Lost my dream guy

iVillage Member
Registered: 12-12-2007
Lost my dream guy
3
Sun, 12-16-2007 - 2:04am
Do people ever get back together again? Should I just give up all hope? Please e-mail me with encouraging words. I don't know how to go on. Many thanks!


Edited 12/18/2007 12:27 am ET by girlinlove1972
iVillage Member
Registered: 07-14-2007
Sun, 12-16-2007 - 2:44am

I'm not 100% sure I understand the situation. But if he broke up with you and disappeared for 8 months and then expected to get back together with no repercussions - well, that's a bit much to expect. Obviously there will be issues about trust after any break up and reunion.

On the other hand, you mean you two had a long distance relationship for up to 8 months then well...it's really hard to diagnose with the information given, so, as usual, I'll just throw out some general ideas. If you're freaking out about his constant coming and going, but he's never given you any reason to freak out..well, it may be that there's a general lack of self-esteem or too much of your life has been built around him. It's kind of like..mmm, friendships. If you have ONE friendship, you're very likely to cling and suffocate that person in an attempt to keep them close. If you have many friendships, having one person blow you off isn't such a big deal because you have 49 others to replace them. Does that make sense?

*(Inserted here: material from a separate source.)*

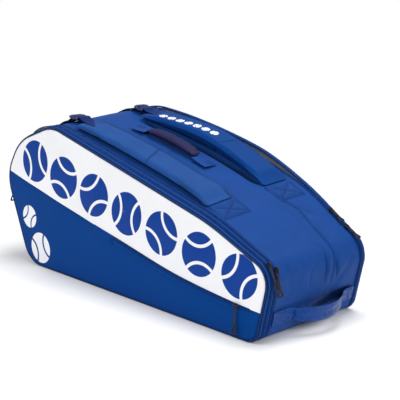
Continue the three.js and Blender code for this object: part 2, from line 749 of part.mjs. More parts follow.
function grabHandle() {
  const outline = (u) => {
    const share = THREE.MathUtils.clamp((xOnTop(u) - GRAB.start) / (GRAB.end - GRAB.start), 0, 1);
    const full = Math.sin(Math.PI * share) ** 0.6;
    const low = GRAB_ARCH.foot + GRAB_ARCH.height * full;
    const thick = GRAB.endThickness + (GRAB.thickness - GRAB.endThickness) * full;
    const width = GRAB.endWidth + (GRAB.width - GRAB.endWidth) * full;
    return [
      [-width / 2, low + thick * 0.65, low + thick * 0.35],
      [-width / 4, low + thick, low],
      [width / 4, low + thick, low],
      [width / 2, low + thick * 0.65, low + thick * 0.35],
    ];
  };
  add("grab_handle", band(uOnTop(GRAB.start), uOnTop(GRAB.end), outline), navyPlastic);
  grabTab("grab_handle_head_tab", GRAB.start - 0.5, -1);
  grabTab("grab_handle_end_tab", GRAB.end + 0.5, 1);
}

// Tab sewn flat on the gusset. It rises at its inner end, at x, to meet the handle's foot.
function grabTab(name, x, side) {
  const outline = (u) => {
    const ramp = 1 - smoothstep(0, GRAB_TAB.ramp, Math.abs(xOnTop(u) - x));
    const low = REST + (GRAB_ARCH.foot + 0.2) * ramp;
    return columns(-GRAB_TAB.width / 2, GRAB_TAB.width / 2, 2, low + GRAB_TAB.thickness, low);
  };
  const places = [x, x + side * GRAB_TAB.ramp, x + side * GRAB_TAB.length].sort((a, b) => a - b);
  const [start, ramp, end] = places.map(uOnTop);
  add(name, band(start, end, outline, onGusset, [ramp]), blueWebbing);
}

// ---- Haul handle across the handle end -----------------------------------------------------------

// Its middle height, half its height at mid-span and at its ends, and how it stands off the gusset.
const HAUL = {
  z: 44,
  halfHeight: 16,
  endHalfHeight: 11,
  start: -62,
  end: 88,
  thickness: 3.4,
  standoff: 6,
  bow: 26,
};
const HAUL_PATCHES = { front: [-118, -62.4], rear: [88.4, 128], halfHeight: 14, thickness: 2.2 };

// Bar of webbing across the handle end, from place to place along y, at height(y) off the gusset.
function crossBand(start, end, steps, heightAt, halfHeightAt, thickness) {
  const sections = Array.from({ length: steps + 1 }, (_, i) => {
    const y = start + ((end - start) * i) / steps;
    const edges = [-halfHeightAt(y), 0, halfHeightAt(y)].map((dz) => uOnHandleEnd(HAUL.z - dz));
    const low = heightAt(y);
    const outer = edges.map((u) => onGusset(u, y, low + thickness));
    const inner = edges.map((u) => onGusset(u, y, low));
    return [...outer, ...inner.reverse()];
  });
  return loft(sections);
}

function haulHandle() {
  const { start, end, halfHeight, endHalfHeight, thickness, standoff, bow } = HAUL;
  const share = (y) => (y - start) / (end - start);
  const heightAt = (y) => standoff - thickness / 2 + bow * Math.sin(Math.PI * share(y)) ** 0.9;
  const halfHeightAt = (y) =>
    endHalfHeight + (halfHeight - endHalfHeight) * Math.sin(Math.PI * share(y)) ** 0.5;
  add("haul_handle", crossBand(start, end, 18, heightAt, halfHeightAt, thickness), blueWebbing);
  haulPatch("haul_handle_front_patch", HAUL_PATCHES.front, 6, HAUL_PATCHES.front[1]);
  haulPatch("haul_handle_rear_patch", HAUL_PATCHES.rear, 5, HAUL_PATCHES.rear[0]);
}

// Patch sewn on the gusset that rises at its inner edge to meet the handle.
function haulPatch(name, [start, end], steps, inner) {
  const { halfHeight, thickness } = HAUL_PATCHES;
  const rest = 2 * GAP;
  const heightAt = (y) => rest + (HAUL.standoff - 4 * rest) * (1 - smoothstep(0, 18, Math.abs(y - inner)));
  add(name, crossBand(start, end, steps, heightAt, () => halfHeight, thickness), blueWebbing);
}

base();
gusset();
dividers();
zips();
frontFrame();
covers();
pocketZip();
sliders();
straps();
grabHandle();
haulHandle();

export default bag;
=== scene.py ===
"""Racket tournament bag: woven panels, padded straps, coil zips and trim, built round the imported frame."""

import math

import bpy
import numpy as np
from mathutils import Matrix, Vector


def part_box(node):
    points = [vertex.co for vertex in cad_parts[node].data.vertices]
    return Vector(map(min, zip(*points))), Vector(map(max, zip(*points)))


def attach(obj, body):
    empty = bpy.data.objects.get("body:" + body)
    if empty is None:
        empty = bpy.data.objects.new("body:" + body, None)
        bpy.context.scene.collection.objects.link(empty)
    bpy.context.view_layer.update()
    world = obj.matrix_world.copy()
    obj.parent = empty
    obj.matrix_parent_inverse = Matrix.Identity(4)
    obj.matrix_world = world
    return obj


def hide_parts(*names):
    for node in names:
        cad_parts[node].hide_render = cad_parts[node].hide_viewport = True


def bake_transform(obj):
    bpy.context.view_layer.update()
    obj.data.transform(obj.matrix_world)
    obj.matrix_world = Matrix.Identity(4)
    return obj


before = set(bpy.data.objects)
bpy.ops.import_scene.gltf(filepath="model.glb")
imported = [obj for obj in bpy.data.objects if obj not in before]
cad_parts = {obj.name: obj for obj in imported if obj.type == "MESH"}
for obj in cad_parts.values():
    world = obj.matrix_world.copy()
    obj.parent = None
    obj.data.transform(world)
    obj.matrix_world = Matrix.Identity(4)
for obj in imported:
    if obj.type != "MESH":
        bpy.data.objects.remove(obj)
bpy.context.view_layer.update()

MM = 0.001

# ---- Gusset surface: the bag's outline seen from the side, and how its top rises, in mm ----------

PROFILE = [
    (-312, 0, 62),
    (-396, 188, 80),
    (-350, 272, 110),
    (-238, 318, 90),
    (225, 202, 500),
    (376, 140, 45),
    (352, 0, 28),
]
HALF_WIDTH = 152
CROWN, CROWN_PEAK_X, CROWN_HEAD_REACH, CROWN_END_REACH = 47, 40, 500, 360
MOUTH_BOW, MOUTH_DIP = 18, 8.4
MOUTH = (-330, -130, 60, 260)
FABRIC = 2.4
GUSSET_FRONT_Y, GUSSET_REAR_Y = -120.0, 132.4
PATCH = (187, 232)


def smoothstep(low, high, v):
    t = np.clip((np.asarray(v, float) - low) / (high - low), 0, 1)
    return t * t * (3 - 2 * t)


def unit(v):
    v = np.asarray(v, float)
    return v / np.linalg.norm(v, axis=-1, keepdims=True)


def bell(v, width):
    return np.exp(-((v / width) ** 2))


def between(v, start, full, fading, end):
    """Rises from 0 to 1 over start..full and falls back over fading..end."""
    return smoothstep(start, full, v) * (1 - smoothstep(fading, end, v))


def super_circle(count, exponent):
    """x and y round a unit circle squared off by an exponent below 1."""
    angle = np.linspace(0, 2 * math.pi, count, endpoint=False)
    c, s = np.cos(angle), np.sin(angle)
    return np.sign(c) * np.abs(c) ** exponent, np.sign(s) * np.abs(s) ** exponent


def run_length(path):
    """Distance along a path at each of its points."""
    return np.concatenate([[0], np.cumsum(np.linalg.norm(np.diff(path, axis=0), axis=1))])


def rounded_profile():
    """Points and directions along the profile, clockwise from the base round the head end and back."""
    points, ways = [], []
    count = len(PROFILE)
    for i, (x, z, radius) in enumerate(PROFILE):
        corner = np.array([x, z], float)
        back = unit(np.array(PROFILE[i - 1][:2]) - corner)
        ahead = unit(np.array(PROFILE[(i + 1) % count][:2]) - corner)
        half = math.acos(back @ ahead) / 2
        centre = corner + unit(back + ahead) * radius / math.sin(half)
        start = corner + back * radius / math.tan(half) - centre
        end = corner + ahead * radius / math.tan(half) - centre
        first = math.atan2(start[1], start[0])
        sweep = (first - math.atan2(end[1], end[0])) % (2 * math.pi)
        angle = first - sweep * np.linspace(0, 1, max(8, int(radius * sweep)))
        points.append(centre + radius * np.stack([np.cos(angle), np.sin(angle)], -1))
        ways.append(np.stack([np.sin(angle), -np.cos(angle)], -1))
    return np.concatenate(points), np.concatenate(ways)


PATH, PATH_WAYS = rounded_profile()
PATH_S = run_length(PATH)
LENGTH = PATH_S[-1]
HEADMOST, ENDMOST = int(np.argmin(PATH[:, 0])), int(np.argmax(PATH[:, 0]))


def profile(s):
    """x, z and direction at s mm along the profile."""
    return [np.interp(s, PATH_S, v) for v in (PATH[:, 0], PATH[:, 1], PATH_WAYS[:, 0], PATH_WAYS[:, 1])]


def on_top(x):
    """s of the point at x on the top; the next two do the same for z on the two ends."""
    part = slice(HEADMOST, ENDMOST + 1)
    return np.interp(x, PATH[part, 0], PATH_S[part])


def on_head_end(z):
    return np.interp(z, PATH[: HEADMOST + 1, 1], PATH_S[: HEADMOST + 1])


def on_handle_end(z):
    return np.interp(z, PATH[ENDMOST:, 1][::-1], PATH_S[ENDMOST:][::-1])


CROWN_PEAK = on_top(CROWN_PEAK_X)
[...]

On the other hand, I had one of my friends just break up with her boyfriend. He'd been international for 3 months with no real plans about when he'd come back (if ever). She compared it to being stuck in limbo, and it just wasn't something she could live with. Possibly same scenario. If his job requires frequent traveling, and it's something you're unable to deal with, perhaps it's for the best that you split.

Do people ever get back together after they break up? According to this board, they do. But you're better off thinking that you won't or else you'll trap yourself in the 'waiting and hoping' phase forever. Get on those relationship books, anything that improves you can only be for the better

All the best


- There comes a point in your life when you realize who matters, who never did, who won't anymore, and who always will. So don't worry about people from your past - there's a reason they didn't make it into your future.
- There comes a point in your life when you realize who matters, who never did, who won't anymore, and who always will. So don't worry about people from your
iVillage Member
Registered: 12-12-2007
Sun, 12-16-2007 - 3:06am
It was one year into the relationship when he left to go overseas for 8 months. Then this last time he was leaving again for 5 months..we broke up 3 weeks ago 3 months into this next job of his.He was such a wonderful boyfriend even though he was away all the time and I was emotional all the time. I was all over the place. i did well in the 8 months he was away but when he came back...I felt too much pressure to be perfect trying to reconnect ..I didn't know how to be myself and just kept on wanting to run away hoping he'd chase me and tell me he loved me. I did a lot of testing which was wrong and at a certain point when I brought up wanting to see others because at two years I am confused...he told me that sometimes he feels like he has to lose me in order to want to get to the next step? He has a habit of wanting what he can't have and has told me this before. I think I am the same way ...Anyways the distance doesn't bother me. i think he's worth it and I was hoping he'd want to stick around while I work on my issues but he says that he needs to be alone right now. he admits to having issues ..not sure what he means by that. He says when he comes back we can talk, he doesn't know where we'll be but he says he needs to seperate from me completely. I want to call him or write him but everyone says to leave him alone. I really hope when he comes home to his place over the holidays he will think things through...I am just so heartbroken...I want to call him and hear his voice.
iVillage Member
Registered: 02-05-2007
Sun, 12-16-2007 - 1:35pm

Welcome to the board girlinlove1972,


Here's your previous post: can I get him back?


All relationships are a learning experience.... to know yourself, to know what you want and don't want in a relationship and to help us all mature and grow.